> [DATA LINES]
+ + + + + + +

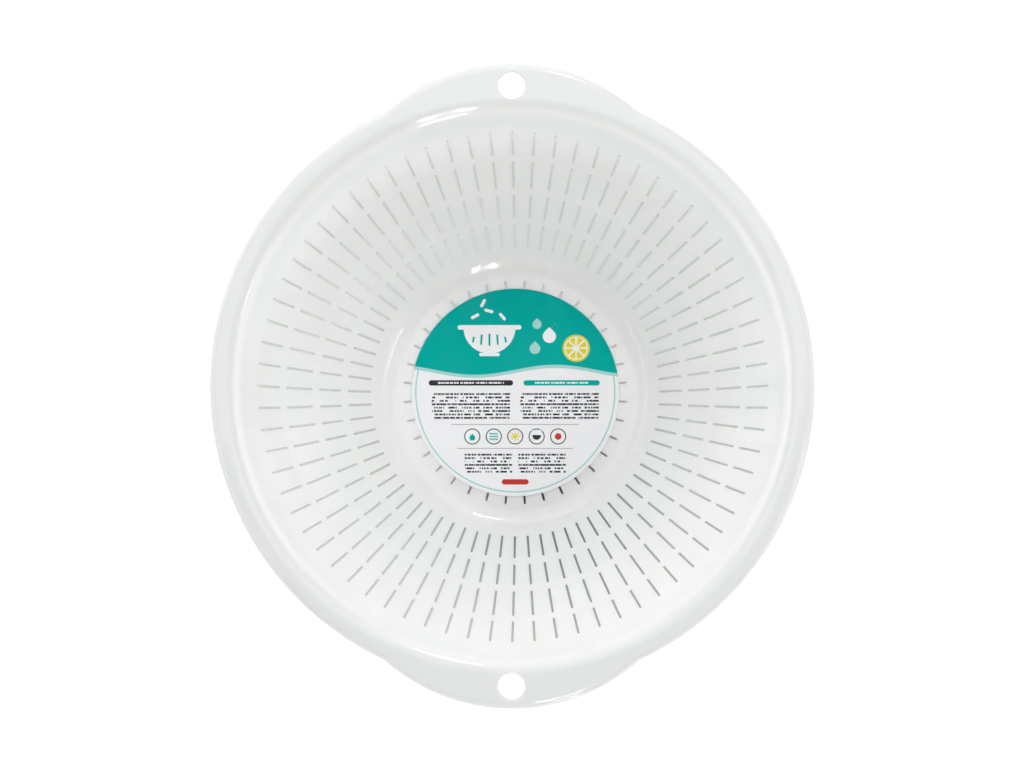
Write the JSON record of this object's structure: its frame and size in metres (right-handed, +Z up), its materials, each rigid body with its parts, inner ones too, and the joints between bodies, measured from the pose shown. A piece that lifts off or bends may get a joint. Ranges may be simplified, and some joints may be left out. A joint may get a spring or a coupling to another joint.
{
  "type": "strainer bowl",
  "caption": "Round plastic kitchen strainer bowl with radial slots in its wall and floor, a turned-down rim with ears to hang it by, a foot ring and a round paper label inside.",
  "frame": {"origin": "on the bowl's axis, at the height of the surface that the foot ring stands on", "axes": "+Z up out of the bowl's mouth, +Y towards one ear and -Y towards the other, +X across the rim between the ears"},
  "size_m": [0.268, 0.2858, 0.105],
  "materials": {
    "white_polypropylene": "white injection-moulded polypropylene with a soft, slightly waxy gloss",
    "printed_paper": "coated paper printed in teal, white and grey"
  },
  "bodies": {
    "root": {"strainer_bowl": "white_polypropylene", "paper_label": "printed_paper"}
  },
  "joints": []
}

+ + + + + + +

> [AIM OF THE EXERCISE] Print the material once more, exactly.

> [RIGHT ANSWER]
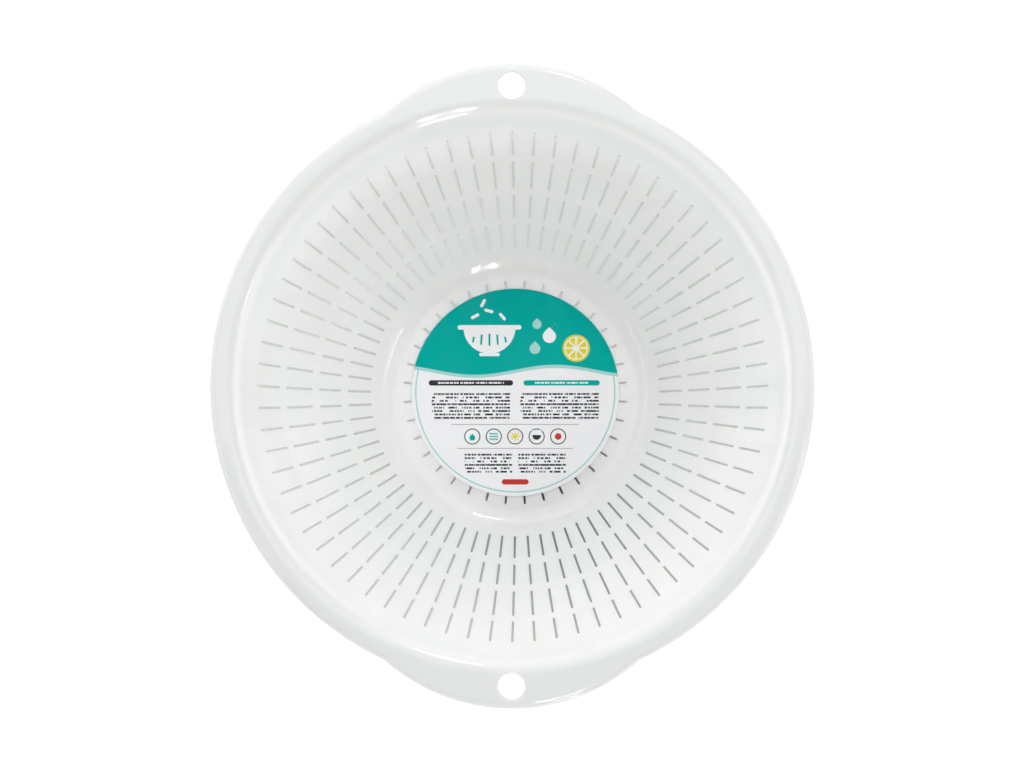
Write the JSON record of this object's structure: its frame and size in metres (right-handed, +Z up), its materials, each rigid body with its parts, inner ones too, and the joints between bodies, measured from the pose shown. A piece that lifts off or bends may get a joint. Ranges may be simplified, and some joints may be left out. A joint may get a spring or a coupling to another joint.
{
  "type": "strainer bowl",
  "caption": "Round plastic kitchen strainer bowl with radial slots in its wall and floor, a turned-down rim with ears to hang it by, a foot ring and a round paper label inside.",
  "frame": {"origin": "on the bowl's axis, at the height of the surface that the foot ring stands on", "axes": "+Z up out of the bowl's mouth, +Y towards one ear and -Y towards the other, +X across the rim between the ears"},
  "size_m": [0.268, 0.2858, 0.105],
  "materials": {
    "white_polypropylene": "white injection-moulded polypropylene with a soft, slightly waxy gloss",
    "printed_paper": "coated paper printed in teal, white and grey"
  },
  "bodies": {
    "root": {"strainer_bowl": "white_polypropylene", "paper_label": "printed_paper"}
  },
  "joints": []
}